The Tale of a Garden

This is a view of London from the East, with Canary Wharf to the left and the Shard just hidden by that tree to the right. (it was a bit of a hazy day, but take my word for it, this is what you are seeing below).   I was viewing this London skyline the other day from a fascinating place about twenty miles to the North-East of London.  


It is a rather pretty little village named Great Warley, and here is its "Big House" - Warley Place - in about 1900.  Dating from the reign of Queen Anne, it belonged to a rich lawyer called Frederick Willmott, who moved in with his wife and two daughters, Ellen and Rose, in 1875. 

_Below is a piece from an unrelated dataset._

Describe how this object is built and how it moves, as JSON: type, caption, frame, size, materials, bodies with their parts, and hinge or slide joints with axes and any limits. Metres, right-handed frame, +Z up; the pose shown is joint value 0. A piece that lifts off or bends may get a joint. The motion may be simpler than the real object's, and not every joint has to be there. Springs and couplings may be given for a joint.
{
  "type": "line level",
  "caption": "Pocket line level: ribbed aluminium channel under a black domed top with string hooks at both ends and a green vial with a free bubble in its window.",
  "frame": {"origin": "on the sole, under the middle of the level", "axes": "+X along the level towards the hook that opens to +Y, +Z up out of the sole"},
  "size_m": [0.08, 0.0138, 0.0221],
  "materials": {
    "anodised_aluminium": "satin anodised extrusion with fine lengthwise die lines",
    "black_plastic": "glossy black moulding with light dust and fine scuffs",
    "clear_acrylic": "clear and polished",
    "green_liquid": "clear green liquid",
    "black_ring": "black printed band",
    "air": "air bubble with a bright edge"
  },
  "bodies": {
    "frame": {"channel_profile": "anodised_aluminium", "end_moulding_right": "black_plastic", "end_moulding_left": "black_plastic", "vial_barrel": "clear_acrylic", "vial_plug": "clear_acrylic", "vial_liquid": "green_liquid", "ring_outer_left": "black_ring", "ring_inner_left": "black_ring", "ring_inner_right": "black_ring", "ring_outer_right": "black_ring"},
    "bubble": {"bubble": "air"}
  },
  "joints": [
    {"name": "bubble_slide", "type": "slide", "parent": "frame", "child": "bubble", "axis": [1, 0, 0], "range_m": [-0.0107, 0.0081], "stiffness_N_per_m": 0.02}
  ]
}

By 1900 Ellen was in charge of the house. Her parents had died, her sister had married and gone to live in Worcestershire.   Ellen had a pretty comfortable life...this is the little pony-trap in which she bowled around the neighbouring lanes. 

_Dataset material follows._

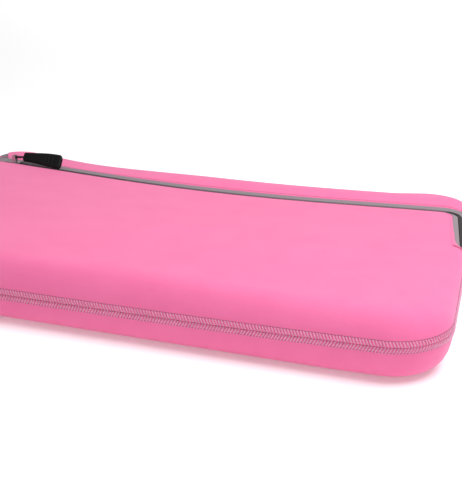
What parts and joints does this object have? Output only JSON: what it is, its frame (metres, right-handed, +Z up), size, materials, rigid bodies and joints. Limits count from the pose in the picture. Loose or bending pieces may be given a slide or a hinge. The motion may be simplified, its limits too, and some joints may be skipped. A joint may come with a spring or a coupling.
{
  "type": "laptop sleeve",
  "caption": "Soft neoprene laptop sleeve with a flatlock seam round its walls and a zip across the top near one long edge.",
  "frame": {"origin": "middle of the resting face, in the plan centre of the sleeve", "axes": "+X along the zip, +Y towards the zip's long wall, +Z up from the resting face"},
  "size_m": [0.389, 0.2565, 0.0392],
  "materials": {
    "pink_neoprene": "warp-knit nylon jersey bonded to closed-cell neoprene, matt with a soft sheen",
    "lining_jersey": "grey knit jersey, brushed",
    "stretch_gusset": "grey stretch knit",
    "seam_thread": "twisted polyester thread",
    "topstitch_thread": "twisted polyester thread",
    "zip_tape": "woven polyester tape",
    "zip_coil": "moulded nylon coil",
    "slider_metal": "die-cast zinc, black enamel",
    "pull_rubber": "moulded soft rubber, satin"
  },
  "bodies": {
    "root": {"front_panel": "pink_neoprene", "front_lining": "lining_jersey", "back_panel": "pink_neoprene", "back_lining": "lining_jersey", "left_gusset": "stretch_gusset", "right_gusset": "stretch_gusset", "lip_fold": "pink_neoprene", "seam_upper_stitches": "seam_thread", "seam_lower_stitches": "seam_thread", "front_zip_tape": "zip_tape", "front_coil": "zip_coil", "front_topstitch": "topstitch_thread", "closed_end_stop": "slider_metal", "open_end_stop": "slider_metal", "closed_end_tack": "topstitch_thread", "open_end_tack": "topstitch_thread"},
    "lip": {"mouth_lip": "pink_neoprene", "mouth_lip_lining": "lining_jersey", "rear_zip_tape": "zip_tape", "rear_coil": "zip_coil", "rear_topstitch": "topstitch_thread"},
    "slider": {"slider_body": "slider_metal"},
    "link": {"pull_link": "slider_metal"},
    "tab": {"pull_tab": "pull_rubber"}
  },
  "joints": [
    {"name": "mouth_open", "type": "hinge", "parent": "root", "child": "lip", "pos_m": [0, 0.119, 0.009], "axis": [-1, 0, 0], "range_deg": [0, 85], "deforming": ["lip_fold", "left_gusset", "right_gusset", "rear_zip_tape", "rear_coil", "rear_topstitch"]},
    {"name": "slider_slide", "type": "slide", "parent": "root", "child": "slider", "axis": [1, 0, 0], "range_m": [0, 0.315]},
    {"name": "pull_lift", "type": "hinge", "parent": "slider", "child": "link", "pos_m": [-0.1635, 0.09009, 0.02968], "axis": [0, -0.9985, 0.0546], "range_deg": [0, 150]},
    {"name": "tab_turn", "type": "hinge", "parent": "link", "child": "tab", "pos_m": [-0.1635, 0.09009, 0.02968], "axis": [0.9962, 0.0048, 0.087], "range_deg": [-50, 40]}
  ]
}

I don't know if she was lonely in the big house, seen below from the back, but it had a most beautiful garden. In fact, under Ellen's care, Warley Place came to possess one of the most famous gardens in the country. 



Her sister and mother had both been keen gardeners, but it was Ellen who reputedly cultivated over 100,000 species of plants. Warley Place Garden featured many amazing and unusual trees, an Alpine hut, a flower meadow, herbaceous borders, an extensive rockery, scenic walks, a rose garden, a vinery and even an "alpine gorge" with gigantic boulders brought down from Yorkshire, with a filmy-fern cave included.  Ellen was so knowledgeable that many varieties were named after her, and financed   plant hunting expeditions in order to get the rarest and most exotic seeds and cuttings.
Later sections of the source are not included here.